2. Nor was it necessary that the claims of such creditors should have been first reduced to judgment in order to warrant this action by the receiver. The statute, conferring special authority for the benefit of creditors, dispenses with the necessity of any special or other lien in behalf of individual creditors. Southard v. Benner, 72 N. Y. 424. The record shows that, upon the application of certain creditors of Michael J. O’Brien, he was adjudged insolvent, and the receiver appointed. This adjudication in insolvency established the existence of creditors whose interest the receiver must be presumed to represent. It is not disputed that the creditors instituting the proceedings, and for whose benefit they are carried on, were creditors at the time of the alleged fraudulent conveyance. Indeed, this appears from the findings, and, for the purposes of these proceedings, creditors in whose favor the law establishes an involuntary trust are not required any more than others to reduce their claims to judgment before being entitled to be represented by the receiver and share in the estate. But the right and duty of the receiver to maintain such an action may, we think, be rested broadly upon the provisions of the insolvent act. Laws 1889, c. 30, § 2. It is one ground for a petition in insolvency, for an insolvent debtor to “conceal, remove, or dispose of any of his unexempt property with intent thereby to delay or defraud his creditors;” and the receiver is authorized to “and shall take possession of * * * all property concealed, removed, or otherwise disposed of * * * in violation of any provision of this act.” It is undoubtedly the right and duty of the receiver, under these provisions, immediately upon his appointment, to take possession of the debtor’s property, and he may invoke the aid of the courts to remove any obstructions or enforce *83any trusts, in any action or proceeding which it may be necessary to bring for such purpose.

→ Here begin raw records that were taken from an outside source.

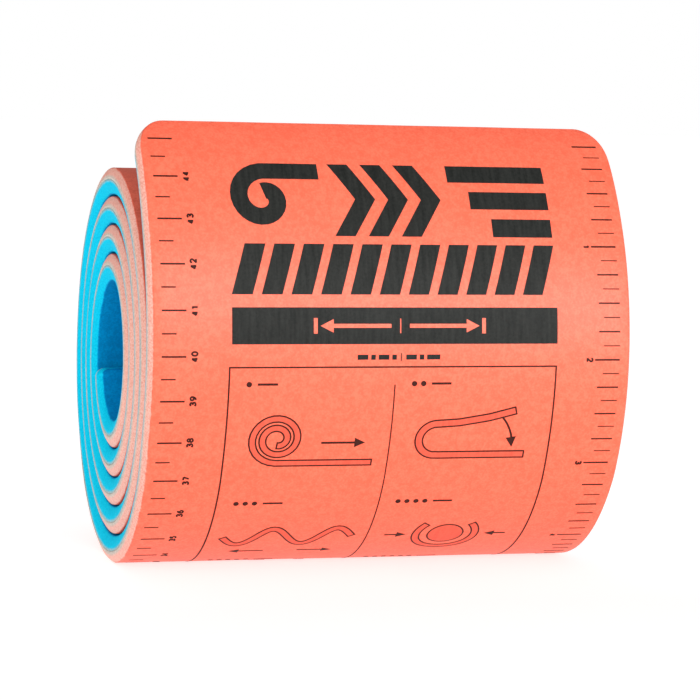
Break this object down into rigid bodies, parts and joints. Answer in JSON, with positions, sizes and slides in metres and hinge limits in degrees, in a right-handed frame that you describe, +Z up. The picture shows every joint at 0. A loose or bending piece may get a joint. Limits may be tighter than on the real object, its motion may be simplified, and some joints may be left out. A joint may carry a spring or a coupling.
{
  "type": "roll splint",
  "caption": "Padded two-layer foam splint strip wound into a roll, with a printed outer face and its free end standing off the roll.",
  "frame": {"origin": "middle of the part's box, on the surface that the roll rests on", "axes": "+X along the roll's axis, -Y towards the side where the free end rises, +Z up"},
  "size_m": [0.1124, 0.0992, 0.1025],
  "materials": {
    "outer_foam": "matte closed-cell foam, coral, with a fine felt-like skin and dark printing",
    "inner_foam": "matte closed-cell foam, bright blue",
    "print": "thin dark screen-printed ink, satin"
  },
  "bodies": {
    "root": {"outer_foam": "outer_foam", "inner_foam": "inner_foam"}
  },
  "joints": []
}
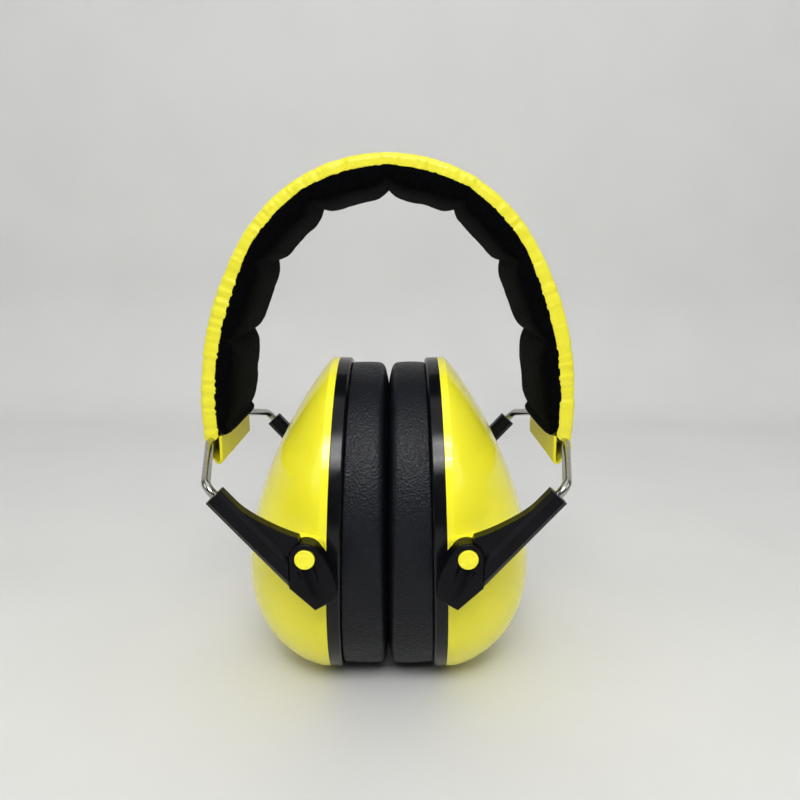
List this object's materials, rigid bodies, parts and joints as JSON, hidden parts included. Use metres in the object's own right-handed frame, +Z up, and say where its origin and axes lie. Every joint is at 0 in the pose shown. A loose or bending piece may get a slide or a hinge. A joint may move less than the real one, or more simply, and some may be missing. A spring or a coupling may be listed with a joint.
{
  "type": "earmuff hearing protector",
  "caption": "Earmuff hearing protector: padded sprung headband, bent wire yokes, sliding arms and domed oval ear cups with soft cushions.",
  "frame": {"origin": "on the surface the cups stand on, under the middle of the object", "axes": "+Z up to the crown, +X along the wearer's left-right line, -Y the front"},
  "size_m": [0.101, 0.0918, 0.1473],
  "materials": {
    "yellow_cover": "satin coated fabric",
    "black_fleece": "brushed fleece",
    "soft_foam": "open cell foam",
    "spring_steel": "satin",
    "steel_wire": "polished wire",
    "black_arm": "satin moulded",
    "yellow_shell": "gloss",
    "yellow_pin": "fine textured",
    "black_gloss": "gloss",
    "black_leather": "grained leatherette"
  },
  "bodies": {
    "headband": {"band_cover": "yellow_cover", "band_liner": "black_fleece", "band_foam": "soft_foam", "spring_band": "spring_steel"},
    "left_yoke": {"left_wire_yoke": "steel_wire"},
    "left_arms": {"left_front_arm": "black_arm", "left_rear_arm": "black_arm", "left_front_arm_cap": "black_arm", "left_rear_arm_cap": "black_arm"},
    "left_cup": {"left_cup_shell": "yellow_shell", "left_cup_rim": "black_gloss", "left_cushion_plate": "black_gloss", "left_cushion_cover": "black_leather", "left_cushion_foam": "soft_foam", "left_cup_foam": "soft_foam", "left_front_pivot_pin": "yellow_pin", "left_rear_pivot_pin": "yellow_pin"},
    "right_yoke": {"right_wire_yoke": "steel_wire"},
    "right_arms": {"right_front_arm": "black_arm", "right_rear_arm": "black_arm", "right_front_arm_cap": "black_arm", "right_rear_arm_cap": "black_arm"},
    "right_cup": {"right_cup_shell": "yellow_shell", "right_cup_rim": "black_gloss", "right_cushion_plate": "black_gloss", "right_cushion_cover": "black_leather", "right_cushion_foam": "soft_foam", "right_cup_foam": "soft_foam", "right_front_pivot_pin": "yellow_pin", "right_rear_pivot_pin": "yellow_pin"}
  },
  "joints": [
    {"name": "left_yoke_swing", "type": "hinge", "parent": "headband", "child": "left_yoke", "pos_m": [-0.0476, 0, 0.07205], "axis": [0, 1, 0], "range_deg": [0, 30], "deforming": ["left_cushion_cover", "right_cushion_cover", "left_cushion_foam", "right_cushion_foam"]},
    {"name": "left_arm_slide", "type": "slide", "parent": "left_yoke", "child": "left_arms", "axis": [0.6756, 0, -0.7373], "range_m": [0, 0.012]},
    {"name": "left_cup_tilt", "type": "hinge", "parent": "left_arms", "child": "left_cup", "pos_m": [-0.0197, 0, 0.04945], "axis": [0, -1, 0], "range_deg": [-8, 8]},
    {"name": "right_yoke_swing", "type": "hinge", "parent": "headband", "child": "right_yoke", "pos_m": [0.0476, 0, 0.07205], "axis": [0, -1, 0], "range_deg": [0, 30]},
    {"name": "right_arm_slide", "type": "slide", "parent": "right_yoke", "child": "right_arms", "axis": [-0.6756, 0, -0.7373], "range_m": [0, 0.012]},
    {"name": "right_cup_tilt", "type": "hinge", "parent": "right_arms", "child": "right_cup", "pos_m": [0.0197, 0, 0.04945], "axis": [0, 1, 0], "range_deg": [-8, 8]}
  ]
}
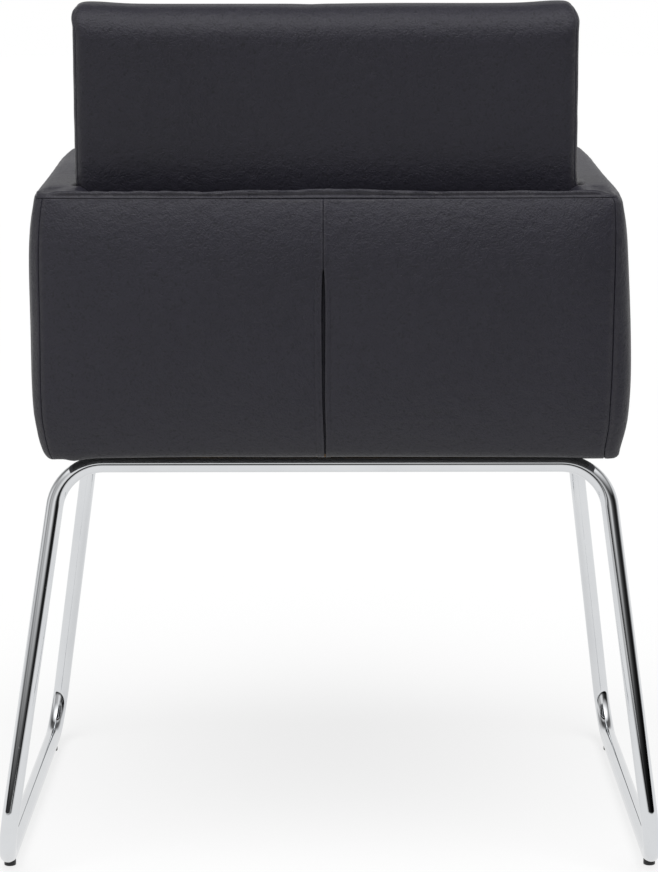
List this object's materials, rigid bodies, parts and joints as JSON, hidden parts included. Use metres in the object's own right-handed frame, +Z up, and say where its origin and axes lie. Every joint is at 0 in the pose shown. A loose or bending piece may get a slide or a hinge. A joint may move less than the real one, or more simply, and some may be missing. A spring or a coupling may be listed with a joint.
{
  "type": "sled base visitor chair",
  "caption": "Upholstered visitor chair with low box arms, a padded back, a rear panel with a sewn pleat, and a bent tube sled base.",
  "frame": {"origin": "on the floor, under the middle of the chair's box", "axes": "+X to the sitter's right, +Y the way the sitter faces, +Z up"},
  "size_m": [0.612, 0.56, 0.8001],
  "materials": {
    "frame_chrome": "polished chrome plate",
    "zinc_steel": "bright zinc plate",
    "black_plastic": "moulded, fine grain",
    "black_leather": "fine grained upholstery leather, satin",
    "black_felt": "non-woven dust cover cloth",
    "plywood": "plain plywood",
    "foam": "open cell seating foam"
  },
  "bodies": {
    "root": {"sled_frame": "frame_chrome", "frame_spigot": "zinc_steel", "glide_rear_left": "black_plastic", "glide_rear_right": "black_plastic", "glide_front_left": "black_plastic", "glide_front_right": "black_plastic", "seat_rail_left": "frame_chrome", "seat_rail_right": "frame_chrome", "seat_bolt_rear_left": "zinc_steel", "seat_bolt_rear_right": "zinc_steel", "seat_bolt_front_left": "zinc_steel", "seat_bolt_front_right": "zinc_steel", "seat_washer_rear_left": "zinc_steel", "seat_washer_rear_right": "zinc_steel", "seat_washer_front_left": "zinc_steel", "seat_washer_front_right": "zinc_steel", "seat_spacer_rear_left": "black_plastic", "seat_spacer_rear_right": "black_plastic", "seat_spacer_front_left": "black_plastic", "seat_spacer_front_right": "black_plastic", "tee_nut_rear_left": "zinc_steel", "tee_nut_rear_right": "zinc_steel", "tee_nut_front_left": "zinc_steel", "tee_nut_front_right": "zinc_steel", "arm_board_left": "plywood", "arm_board_right": "plywood", "rear_board": "plywood", "seat_board": "plywood", "back_board": "plywood", "corner_bracket_left": "zinc_steel", "corner_screw_arm_left": "zinc_steel", "corner_screw_rear_left": "zinc_steel", "corner_bracket_right": "zinc_steel", "corner_screw_arm_right": "zinc_steel", "corner_screw_rear_right": "zinc_steel", "back_bracket_left": "zinc_steel", "back_screw_upper_left": "zinc_steel", "back_screw_lower_left": "zinc_steel", "back_bracket_right": "zinc_steel", "back_screw_upper_right": "zinc_steel", "back_screw_lower_right": "zinc_steel", "edge_screw_arm_rear_left": "zinc_steel", "edge_screw_arm_front_left": "zinc_steel", "edge_screw_arm_rear_right": "zinc_steel", "edge_screw_arm_front_right": "zinc_steel", "edge_screw_rear_left": "zinc_steel", "edge_screw_rear_right": "zinc_steel", "rear_foam": "foam", "arm_foam_left": "foam", "arm_foam_right": "foam", "rear_cover_left": "black_leather", "rear_cover_right": "black_leather", "body_cover": "black_leather", "seat_cover": "black_leather", "seat_foam": "foam", "back_foam": "foam", "back_cover": "black_leather", "dust_cover": "black_felt"}
  },
  "joints": []
}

3. The complaint sets up the fraudulent transfer of the property to the defendant, and alleges the disposition thereof by her to innocent purchasers, and asks that she be charged as trustee with the value thereof. It was not necessary in such case to file a supplemental complaint setting up therein the subsequent transmutations of the avails or proceeds .of the property fraudulently conveyed to her. The defendant was chargeable with notice of her husband’s indebtedness and contracts, under the statute, and that she held the property in question as trustee for the creditors, and she is expressly found to have been a party to the fraud. It was a clear violation of her duty to them to convert, incumber, or misappropriate the same, and she cannot complain that the court allowed evidence to be received as to the disposition of the property, or what she did with the proceeds, as the basis for the formulation of the proper judgment in the premises. The court finds that the incumbrance upon the property last received by her, as above mentioned, was largely in excess of the value thereof. Upon the facts found, the court was not obliged to proceed further, and the court was warranted in ordering judgment for the value of the property as upon a conversion. The plaintiff is not attempting to trace property in the hands of third persons, and he is not obliged to take up with property received in exchange for it, especially if voluntarily incumbered. He may elect to proceed against the fraudulent trustee personally. Perry, Trusts, §§ 843, 847; Lathrop v. Bampton, 31 Cal. 17; Mason v. Pierron, 69 Wis. 585, 594, (34 N. W. Rep. 921;) Martha v. Curley, 90 N. Y. 372; McLeod v. First Nat. Bank, 42 Miss. 99, 113.

4. For some further points made by the defendant there is no basis in the findings for their consideration; and as to several others it is sufficient to say, in brief, that the defendant was liable in this action as if unmarried, under the statute, (Gen. St. 1878, c. 69, § 2,) and a personal judgment for the proceeds of value of the property disposed of or incumbered beyond its value may be recovered against her. It was not necessary that this action should be preceded by a demand of a conveyance to put her in the wrong, or to *84warrant a recovery against her as trustee for the property or its avails or value. And we do not think it was error to receive evidence of the notes or other indebtedness of the debtor on the issue of his insolvency. We discover no material errors in the rulings or findings of the court, and its order denying a new trial is affirmed.